There are a lot of quirky phrases we use every day, and everyone knows what we mean when we say them, even if we don’t exactly know where they come from … phrases like “face the music” or “keep your eyes peeled.” I’m honored to have my brain picked, but I’m worried when someone says they have a bone to pick with me.
Perhaps my favorite such phrase is “Idle hands are the Devil’s workshop.” Okay, “favorite” might be a stretch. Perhaps it is better to say that phrase has been used often in my life, directed at me … by myself as often as by others.
No one gets in more trouble than someone who is idle. We were made to be active and productive. Something deep within our created spirit knows that “doing nothing” isn’t natural, and so in idleness, we start doing what we shouldn’t.
St. Paul addressed that in his second letter to the people of Thessalonica. In the NIV translation, the letter warns the readers “to keep away from every believer who is idle and disruptive and does not live according to the teaching you received from us.” In the ESV, it is rendered as “keep away from any brother who is walking in idleness and not in accord with the tradition that you received from us.”
Whichever of those you prefer, the ordering is purposeful. The warning is against spending time with those believers – those “brothers” – who are idle. Like a virus, the state of being idle is a degenerative disease. When it grips its victim, even the “believer” is drawn into disruptive activities and – very quickly – outright sin. As Paul later adds, “some among you walk in idleness, not busy at work, but busybodies.”
We see this all the time.
In my experience, lawmakers go bad – and get trapped in scandal – because they spend free time away from their families, friends, and the accountability of honest work back home. They end up hanging out in places they shouldn’t with bad company, rather than making the effort to go home – even if it is to “face the music” from their constituents. They justify it by the sympathy-inducing claim of needing to “get rest.” But more often than not, that “rest” turns into idleness, which leads to distractions that are altogether unrighteous.
A friend, who knows himself and his own susceptibility to vice, likes to say he can get rest when he’s dead.
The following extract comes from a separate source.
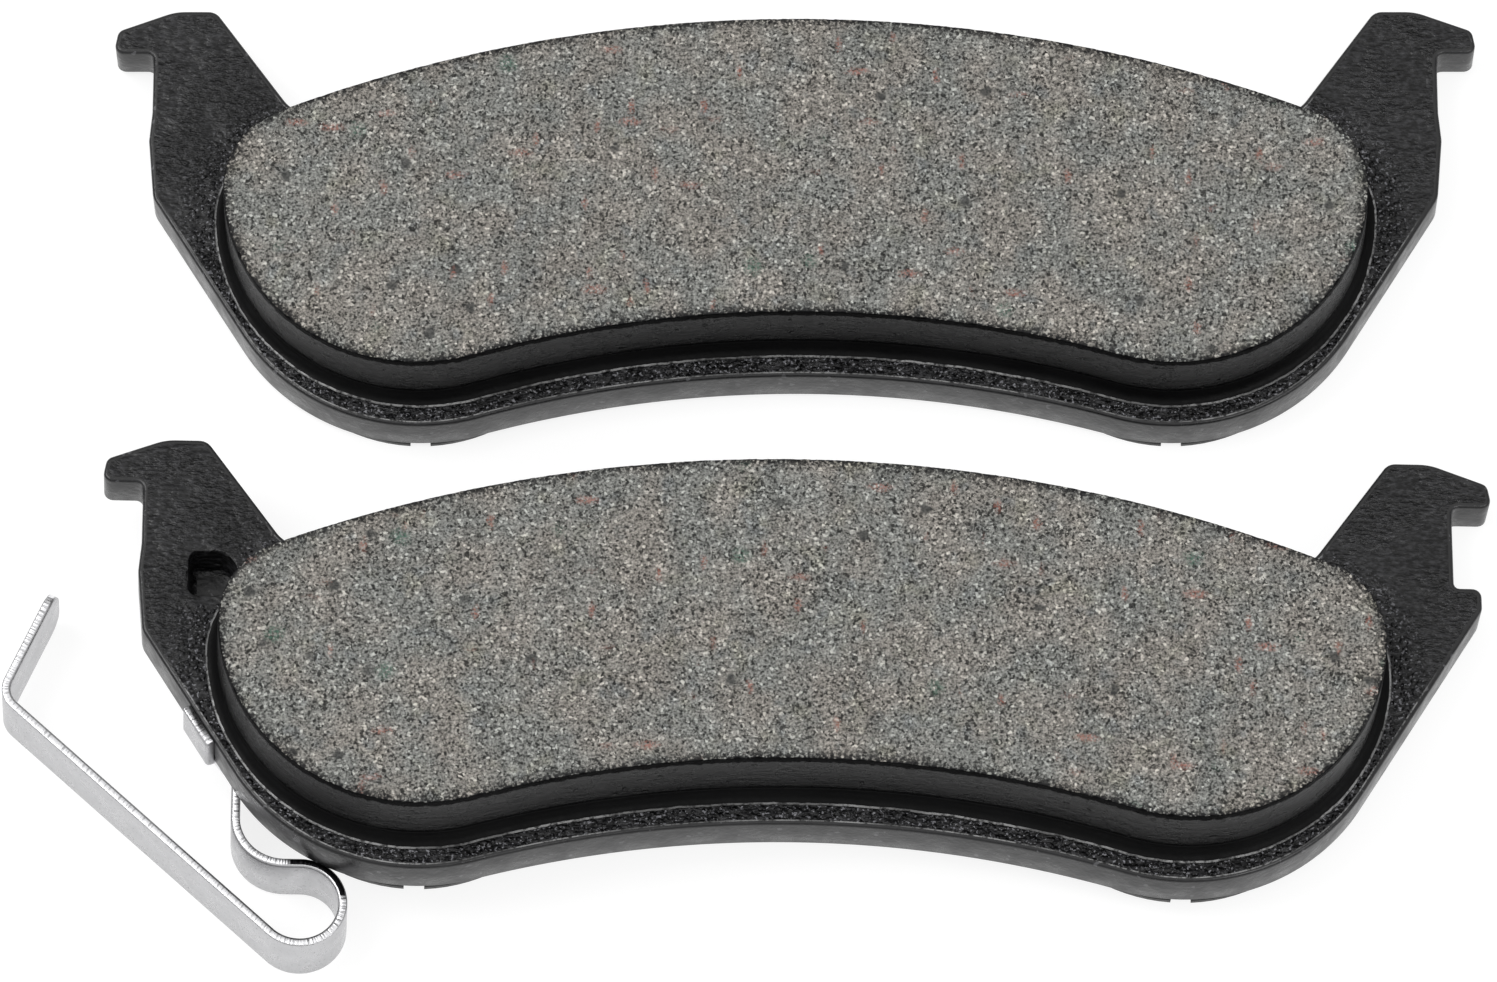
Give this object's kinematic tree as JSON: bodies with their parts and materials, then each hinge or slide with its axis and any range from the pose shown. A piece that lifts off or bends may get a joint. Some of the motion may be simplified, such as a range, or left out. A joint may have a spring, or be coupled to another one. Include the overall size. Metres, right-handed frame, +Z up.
{
  "type": "brake pad set",
  "caption": "Matched pair of moulded kidney-shaped disc brake pads on hooked steel backing plates, the inboard one with a flat spring-steel retaining clip.",
  "frame": {"origin": "middle of the set's bounding box in plan, on the plane that the pads lie on", "axes": "+X along the pads, +Y outward from the wheel's axis, +Z up through the friction faces"},
  "size_m": [0.162, 0.1124, 0.0221],
  "materials": {
    "plate_paint": "satin black paint with a fine orange-peel",
    "underlayer": "moulded and painted black",
    "friction_compound": "ground face, speckled grey and taupe",
    "damping_rubber": "matte",
    "shim_steel": "satin black coating",
    "spring_steel": "bright zinc plating with sheared edges"
  },
  "bodies": {
    "outboard_pad": {"outboard_backing_plate": "plate_paint", "outboard_underlayer": "underlayer", "outboard_friction_lining": "friction_compound", "outboard_damping_layer": "damping_rubber", "outboard_shim": "shim_steel"},
    "inboard_pad": {"inboard_backing_plate": "plate_paint", "inboard_underlayer": "underlayer", "inboard_friction_lining": "friction_compound", "inboard_damping_layer": "damping_rubber", "inboard_shim": "shim_steel", "retaining_spring_base": "spring_steel"},
    "spring_arm": {"retaining_spring_arm": "spring_steel"}
  },
  "joints": [
    {"name": "inboard_lift", "type": "slide", "parent": "outboard_pad", "child": "inboard_pad", "axis": [0, 0, 1], "range_m": [0, 0.04]},
    {"name": "spring_flex", "type": "hinge", "parent": "inboard_pad", "child": "spring_arm", "pos_m": [-0.04835, -0.05088, 0.00432], "axis": [-0.0474, -0.0445, -0.9979], "range_deg": [0, 10], "stiffness_Nm_per_rad": 1}
  ]
}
That’s probably the right way to look at it, scripturally. By the standard of St. Paul’s life, I certainly think he would agree with the sentiment.
In his letter to the Galatians, Paul made a pretty explicit promise. “And let us not grow weary of doing good, for in due season we will reap if we do not give up.”
I take that to mean this: When I am feeling weighed down by a calling to be in the fight, I need to fight harder. When I’m feeling tired of being engaged, I need to look for more to do. I am called to be faithful in fighting forward.
Our high calling as citizens is to never, never, never give up. But our even higher calling, as a people of faith, is to keep pressing upward in doing good.